His legacy casts a long shadow. Fifteen years later the book is as relevant as ever for a simple reason. The economy is cyclical and history repeats itself. Therefore we are destined to revisit and relearn the past. Alan Greenspan, the five-times Chairman of the Federal Reserve System has lived through many crises. Here are the takeaways that are still relevant.
The world economy has been growing for many decades at 3% on average. Shall it speed up in certain period above that level – it is bound to slow down thereafter. This cyclicity is inevitable. The reason is simple.
Imagine a new set of technologies have been introduced. Shale gas or shale oil drilling and extraction solutions are improved. New capital flows into the booming industry. Rapid expansion follows. New producers enjoy the boom. Older producers face competition. Increased supply drops the prices, some companies go bust, the industry takes a hit. Sentiment may fall. The contraction begins.
This creative destruction, a term coined by Joseph Schumpeter, is as unavoidable to the economy as Darwinian evolution to nature. The businesses compete in many ways similar to the natural selection process that persists the past billion years here on Earth.
Alan has been researching the trends and collecting stats about the state of business as a partner in the Townsend-Greenspan firm for decades. He then was invited to be Nixon’s adviser, but actually worked for Gerald Ford helping to reign in inflation. In the 1970s the world economy had two consecutive oil shocks that drove inflation into the double-digit territory. Now, in 2022 we observe heightened inflation again. Let’s see what happened half a century ago.
Nixon’s administration wished to quell inflation through regulations, restrictions, price controls and pressure on the business. Guess what? Fixed prices lead to queues at the fuelling stations. Restrictions to the quantity of gallons lead to lost mobility of the population. Constraints on consumption hit the transportation industry. As Alan said, that market forces eventually always win. It is impossible to limit the prices and not face deficits and lost productivity as a result.
This means that nowadays any limitations and constraints will lead to deficits. Guess what we observed with the baby formula this year. It disappeared for a simple reason. Once domestic production decreased due to closure of one of the production facilities, regulations on imports basically prohibited the arbitrage that could have happened in an open economy.
Inflation persisted through the seventies and into the eighties. The Federal Reserve in the US is independent from the government. So, when Paul Volcker became the Chairman, he could implement a decision that would have killed the political career of any president. He decided to fight the inflation by putting constraint on the money supply. He hiked the rates and monies became expensive. This led the economy into recession.
Reagan was the president at that time and he coined the famous saying that recession is when your neighbor loses his job and depression is when you lose yours. Ronald was lucky. The recession that occurred due to strict monetary policy by Volcker was short and collateral damage was limited. Inflation dropped and investments restarted propping up the economy. Reagan successfully got re-elected riding the boom.

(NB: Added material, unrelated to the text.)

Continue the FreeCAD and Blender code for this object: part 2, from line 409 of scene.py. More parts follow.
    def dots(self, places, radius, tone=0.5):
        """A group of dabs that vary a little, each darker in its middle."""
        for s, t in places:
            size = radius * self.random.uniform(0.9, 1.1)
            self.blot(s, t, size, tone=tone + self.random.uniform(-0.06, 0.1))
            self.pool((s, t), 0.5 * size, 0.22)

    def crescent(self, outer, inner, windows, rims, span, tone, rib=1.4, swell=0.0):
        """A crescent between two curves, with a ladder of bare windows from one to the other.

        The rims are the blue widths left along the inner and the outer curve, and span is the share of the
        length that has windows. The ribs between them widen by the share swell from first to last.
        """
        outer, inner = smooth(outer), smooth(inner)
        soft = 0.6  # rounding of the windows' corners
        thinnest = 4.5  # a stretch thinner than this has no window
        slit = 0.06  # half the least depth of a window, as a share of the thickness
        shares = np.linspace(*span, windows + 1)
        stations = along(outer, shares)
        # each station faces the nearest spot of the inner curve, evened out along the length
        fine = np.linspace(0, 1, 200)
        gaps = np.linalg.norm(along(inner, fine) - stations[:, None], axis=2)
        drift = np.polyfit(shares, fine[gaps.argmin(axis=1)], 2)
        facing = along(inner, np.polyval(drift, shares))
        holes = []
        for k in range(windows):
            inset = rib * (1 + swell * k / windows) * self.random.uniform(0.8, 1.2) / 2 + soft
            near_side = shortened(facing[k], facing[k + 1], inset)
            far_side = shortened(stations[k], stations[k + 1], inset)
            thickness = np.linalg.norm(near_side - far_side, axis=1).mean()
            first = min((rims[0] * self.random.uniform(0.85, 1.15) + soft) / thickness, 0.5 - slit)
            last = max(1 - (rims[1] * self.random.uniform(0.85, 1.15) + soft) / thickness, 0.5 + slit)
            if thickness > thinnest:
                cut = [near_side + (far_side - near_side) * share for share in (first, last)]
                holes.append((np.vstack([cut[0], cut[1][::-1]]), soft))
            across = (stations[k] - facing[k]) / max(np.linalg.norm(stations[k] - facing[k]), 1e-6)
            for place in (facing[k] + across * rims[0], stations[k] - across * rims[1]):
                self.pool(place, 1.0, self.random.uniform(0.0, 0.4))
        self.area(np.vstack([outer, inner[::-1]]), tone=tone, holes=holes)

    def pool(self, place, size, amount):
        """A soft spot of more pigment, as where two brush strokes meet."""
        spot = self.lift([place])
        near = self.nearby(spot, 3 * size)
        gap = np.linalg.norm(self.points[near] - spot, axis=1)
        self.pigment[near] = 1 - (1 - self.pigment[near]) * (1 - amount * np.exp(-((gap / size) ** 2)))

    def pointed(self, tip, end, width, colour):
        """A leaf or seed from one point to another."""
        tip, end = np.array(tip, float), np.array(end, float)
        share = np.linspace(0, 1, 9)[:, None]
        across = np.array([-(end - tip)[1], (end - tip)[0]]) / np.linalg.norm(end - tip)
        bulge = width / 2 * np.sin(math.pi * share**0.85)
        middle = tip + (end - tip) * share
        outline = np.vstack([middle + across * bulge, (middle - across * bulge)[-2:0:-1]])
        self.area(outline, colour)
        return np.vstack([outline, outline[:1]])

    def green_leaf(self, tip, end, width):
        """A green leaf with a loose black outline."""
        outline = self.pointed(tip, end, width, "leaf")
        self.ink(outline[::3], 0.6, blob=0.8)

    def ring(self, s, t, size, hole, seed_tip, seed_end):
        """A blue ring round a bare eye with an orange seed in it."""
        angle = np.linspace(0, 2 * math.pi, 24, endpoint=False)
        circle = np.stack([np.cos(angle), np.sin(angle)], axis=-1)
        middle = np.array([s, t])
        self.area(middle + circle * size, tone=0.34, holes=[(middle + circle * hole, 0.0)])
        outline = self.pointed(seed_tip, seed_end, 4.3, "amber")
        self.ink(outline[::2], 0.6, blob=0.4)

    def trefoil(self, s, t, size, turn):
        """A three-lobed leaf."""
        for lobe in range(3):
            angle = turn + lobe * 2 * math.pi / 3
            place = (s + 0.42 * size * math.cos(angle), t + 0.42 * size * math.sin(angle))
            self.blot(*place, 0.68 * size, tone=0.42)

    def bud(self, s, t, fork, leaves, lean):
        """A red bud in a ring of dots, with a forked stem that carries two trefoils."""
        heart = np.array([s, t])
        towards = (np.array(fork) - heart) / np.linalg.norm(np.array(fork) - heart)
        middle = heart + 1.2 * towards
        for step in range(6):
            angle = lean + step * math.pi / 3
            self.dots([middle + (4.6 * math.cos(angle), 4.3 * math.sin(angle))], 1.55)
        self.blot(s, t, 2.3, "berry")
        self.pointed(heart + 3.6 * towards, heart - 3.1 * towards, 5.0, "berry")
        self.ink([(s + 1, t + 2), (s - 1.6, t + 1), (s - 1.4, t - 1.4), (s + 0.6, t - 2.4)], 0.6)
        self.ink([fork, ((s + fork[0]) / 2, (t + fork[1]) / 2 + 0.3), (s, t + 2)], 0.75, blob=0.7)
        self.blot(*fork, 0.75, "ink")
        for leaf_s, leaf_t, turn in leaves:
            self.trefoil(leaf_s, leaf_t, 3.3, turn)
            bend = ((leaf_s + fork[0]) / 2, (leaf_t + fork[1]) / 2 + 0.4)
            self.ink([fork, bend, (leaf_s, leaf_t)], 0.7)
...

When Greenspan was offered the position of the Chairman of the Fed the inflation was largely gone and the new threat was facing the economy. The growing budget deficit that could disrupt the belief in the sustainability of the government finance. It was unimaginable for Alan to hope for longer term growth of the economy when the state finances were in the red.
George W.H. Bush persuaded the Congress to adopt the stance to balance the budget and to have spending in check while he had to break his famous ‘Read my lips’ promise not to raise taxes. The legislation was enacted. Bill Clinton won the election and continued the policies of the previous president. We know what happened next. Booming 90-s and the budget in the black with proficits reaching hundreds of billions of dollars. It is hard to believe today that quarter of century ago the national debt of the US was decreasing.
Then we had the Bush Junior, lower taxes, abolished stance on the balanced budged. Alan Greenspan left. Ben Bernanke got chosen for the Chairman position instead of Glenn Hubbard. The mortgate crisis ensued. The Great Recession slowed the world for several years. The money supply followed the ever expanding budget deficits. And we observed booming debt alongside with utterly underfunded social security obligations. The excessive money spilled over into the assets prices. Then inflation re-appeared.
The question is what Alan Greenspan would have done nowadays.
His legacy stipulates that low inflation is a must-have for a longer term growth of the economy. Volcker dealt a heavy blow to the inflation. Alan Greenspan managed a soft landing in the year of 1995. The Fed today continues to hike the rates, but does it slower than Volcker did for the fears to drive the economy into the recession.
Alan’s book is brimming with examples of hard decisions that hurt in the short term for the benefit of the future growth. Controlling inflation, even though it slows down the economy, has always worked. Because high inflation erodes confidence, derails investment decisions and undermines belief in the ability to save for the future.
Thus, upon finishing reading the book, I think that if Alan was the Chairman today he would have done what Paul Volcker did. The Fed is independent and can do that.